Pour y parvenir et se donner les moyens de contenir les dérives constatées en Europe et ailleurs, il faudrait d’abord que les tarifs des pay-cards soient affichés en bonne et due forme sur les avant-programmes des concours. Pour encourager une progression graduelle des cavaliers, la FEI devrait enfin instituer en jumping un système de qualification par couples comparable à celui en vigueur en concours complet. Par exemple, on pourrait imaginer qu’une paire ne puisse sauter une épreuve à 1,50m qu’après avoir réussi un sans-faute à 1,45m, et ainsi de suite.

En outre, il faut s’appuyer sur le système d’engagement numérique mis en place par la FEI, lequel permet de distinguer les athlètes appelés en fonction de leur classement mondial de ceux sélectionnés par la fédération nationale du pays hôte et ceux “invités” par les organisateurs. Celui-ci devra d’ailleurs être amélioré afin de garantir au maximum l’application effective des quotas établis pour chaque niveau – par exemple, en CSI 5*, 60% d’invités en fonction de leur classement, 20% sur sélection de la fédération du pays hôte et 20% à la discrétion des organisateurs –, ce qui n’est pas toujours le cas actuellement, pour des raisons techniques, surtout en CSI 2 et 3*. À ces mêmes niveaux, il faudrait aussi assouplir le cadre règlementaire en autorisant d’autres formules avec plus d’invitations payantes tout en disposant que les concours concernés rapporteraient moins de points, voire aucun point au classement mondial. 

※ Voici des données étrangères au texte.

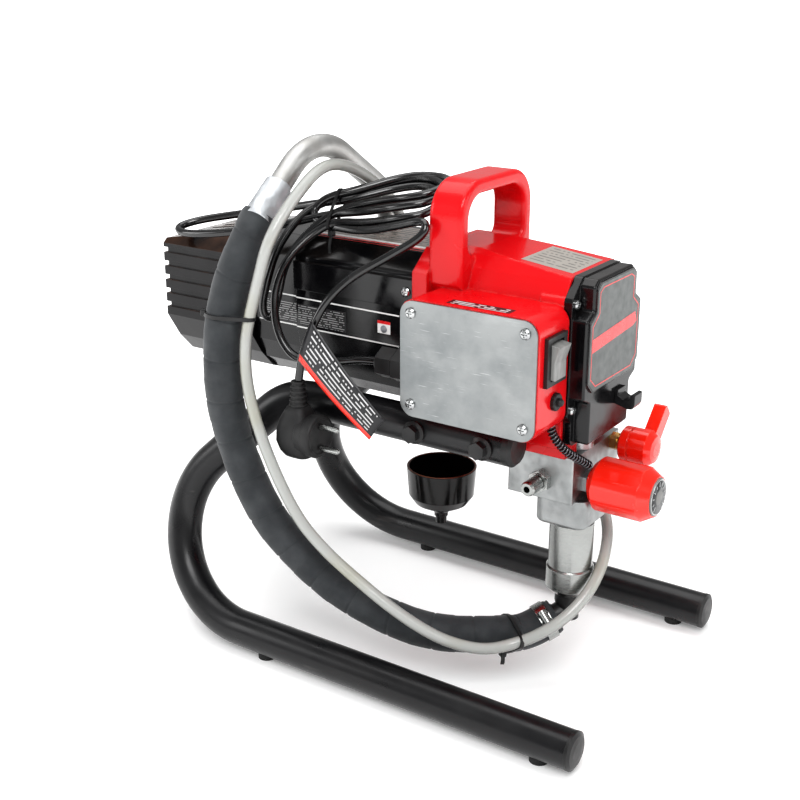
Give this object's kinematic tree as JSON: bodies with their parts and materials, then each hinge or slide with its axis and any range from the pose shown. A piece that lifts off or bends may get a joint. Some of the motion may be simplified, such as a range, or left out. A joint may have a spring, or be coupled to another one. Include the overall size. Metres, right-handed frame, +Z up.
{
  "type": "airless paint sprayer",
  "caption": "Electric airless paint sprayer on a tubular stand: gear housing with carry handle, ribbed motor cover, piston pump, pressure knob, suction and return hoses, cord and plug.",
  "frame": {"origin": "floor level, under the middle of the whole object's footprint", "axes": "+X to the front (pump side), +Y to the sprayer's left, +Z up"},
  "size_m": [0.481, 0.2998, 0.454],
  "materials": {
    "red_paint": "gloss",
    "black_tube_paint": "semi-gloss",
    "black_gloss_plastic": "gloss",
    "black_satin_plastic": "satin",
    "cast_aluminium": "satin, lightly textured",
    "sheet_aluminium": "satin, fine scuffs",
    "bent_tube_aluminium": "matte",
    "foil": "creased foil",
    "steel": "brushed",
    "zinc_steel": "satin zinc",
    "chrome": "polished",
    "brass": "satin",
    "orange_red_plastic": "gloss",
    "grey_plastic": "satin",
    "black_rubber": "matte",
    "cord_rubber": "semi-gloss",
    "foam_wrap": "soft matte with seams",
    "clear_hose": "translucent",
    "tag_card": "satin film",
    "ferrite": "sintered",
    "laminated_steel": "stacked laminations",
    "carbon": "dull",
    "circuit_board": "satin",
    "packing": "waxy",
    "gear_steel": "ground, oiled",
    "fan_plastic": "satin"
  },
  "bodies": {
    "frame": {"ball_bearings": "chrome", "breaker_body": "black_satin_plastic", "brush_sets": "carbon", "cable_gland": "black_satin_plastic", "control_board": "circuit_board", "control_plate": "sheet_aluminium", "cord_tag": "tag_card", "cover_screws": "chrome", "drain_barb": "brass", "drip_cup": "black_satin_plastic", "drive_housing": "red_paint", "fan_cover": "black_gloss_plastic", "field_magnets": "ferrite", "front_cover": "black_gloss_plastic", "hose_clamp": "steel", "hose_ties": "black_satin_plastic", "inlet_elbow": "black_satin_plastic", "inlet_housing": "steel", "lower_end_caps": "black_satin_plastic", "motor_can": "zinc_steel", "motor_front_plate": "cast_aluminium", "motor_shroud": "black_gloss_plastic", "outlet_fitting": "steel", "packing_nut": "zinc_steel", "pail_hook": "zinc_steel", "plate_screws": "chrome", "plug_body": "black_rubber", "plug_pins": "steel", "power_cord": "cord_rubber", "pressure_control": "zinc_steel", "prime_valve": "brass", "pump_cylinder": "steel", "pump_manifold": "cast_aluminium", "return_hose": "clear_hose", "sensor_cable": "black_satin_plastic", "shroud_screws": "chrome", "stand_bolts": "zinc_steel", "stand_feet": "black_rubber", "stand_tube_left": "black_tube_paint", "stand_tube_right": "black_tube_paint", "suction_hose": "foam_wrap", "suction_strainer": "zinc_steel", "suction_tube": "bent_tube_aluminium", "switch_body": "black_satin_plastic", "throat_packings": "packing", "tube_sleeve": "foil", "upper_end_caps": "black_satin_plastic"},
    "armature": {"armature_core": "laminated_steel", "armature_shaft": "gear_steel", "cooling_fan": "fan_plastic"},
    "cluster_gear": {"cluster_gear": "gear_steel"},
    "crank_gear": {"crank_gear": "gear_steel"},
    "piston": {"piston_rod": "steel", "piston_yoke": "zinc_steel"},
    "rocker": {"rocker_switch": "grey_plastic"},
    "breaker_button": {"breaker_button": "black_satin_plastic"},
    "pressure_knob": {"knob_cap": "grey_plastic", "pressure_knob": "orange_red_plastic"},
    "prime_lever": {"prime_valve_handle": "orange_red_plastic"},
    "inlet_ball": {"inlet_ball": "chrome"}
  },
  "joints": [
    {"name": "armature_spin", "type": "hinge", "parent": "frame", "child": "armature", "pos_m": [-0.0385, 0, 0.3], "axis": [1, 0, 0], "continuous": true},
    {"name": "cluster_spin", "type": "hinge", "parent": "frame", "child": "cluster_gear", "pos_m": [0.0765, 0, 0.264], "axis": [1, 0, 0], "continuous": true},
    {"name": "crank_spin", "type": "hinge", "parent": "frame", "child": "crank_gear", "pos_m": [0.1115, 0, 0.3], "axis": [1, 0, 0], "continuous": true},
    {"name": "piston_slide", "type": "slide", "parent": "frame", "child": "piston", "axis": [0, 0, 1], "range_m": [-0.011, 0.011]},
    {"name": "rocker_tilt", "type": "hinge", "parent": "frame", "child": "rocker", "pos_m": [0.174, -0.074, 0.3115], "axis": [0, 1, 0], "range_deg": [-16, 0]},
    {"name": "breaker_push", "type": "slide", "parent": "frame", "child": "breaker_button", "axis": [1, 0, 0], "range_m": [0, 0.004]},
    {"name": "knob_turn", "type": "hinge", "parent": "frame", "child": "pressure_knob", "pos_m": [0.2015, -0.004, 0.187], "axis": [1, 0, 0], "range_deg": [-135, 135]},
    {"name": "prime_lever_turn", "type": "hinge", "parent": "frame", "child": "prime_lever", "pos_m": [0.2015, 0.042, 0.2075], "axis": [1, 0, 0], "range_deg": [-90, 0]},
    {"name": "inlet_ball_lift", "type": "slide", "parent": "frame", "child": "inlet_ball", "axis": [0, 0, 1], "range_m": [0, 0.003]}
  ],
  "couplings": [
    {"joint": "cluster_spin", "follows": "armature_spin", "ratio": -0.24138},
    {"joint": "crank_spin", "follows": "armature_spin", "ratio": 0.089655}
  ]
}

Enfin, il ne faudrait plus permettre à aucune série de CSI 4 ou 5*, sous prétexte qu’il s’agit d’un circuit, telle que la Global Champions League, de déroger aux règles imposées aux autres acteurs de ce marché, étant entendu que la Coupe du monde et les CSIO le font, mais dans le cadre d’autres systèmes éprouvés et fondés sur le mérite. Oui, le mérite, cette notion qui doit rester un maître-mot dans ce sport, ne serait-ce que pour garantir son équité, sa crédibilité… et son maintien dans la famille olympique.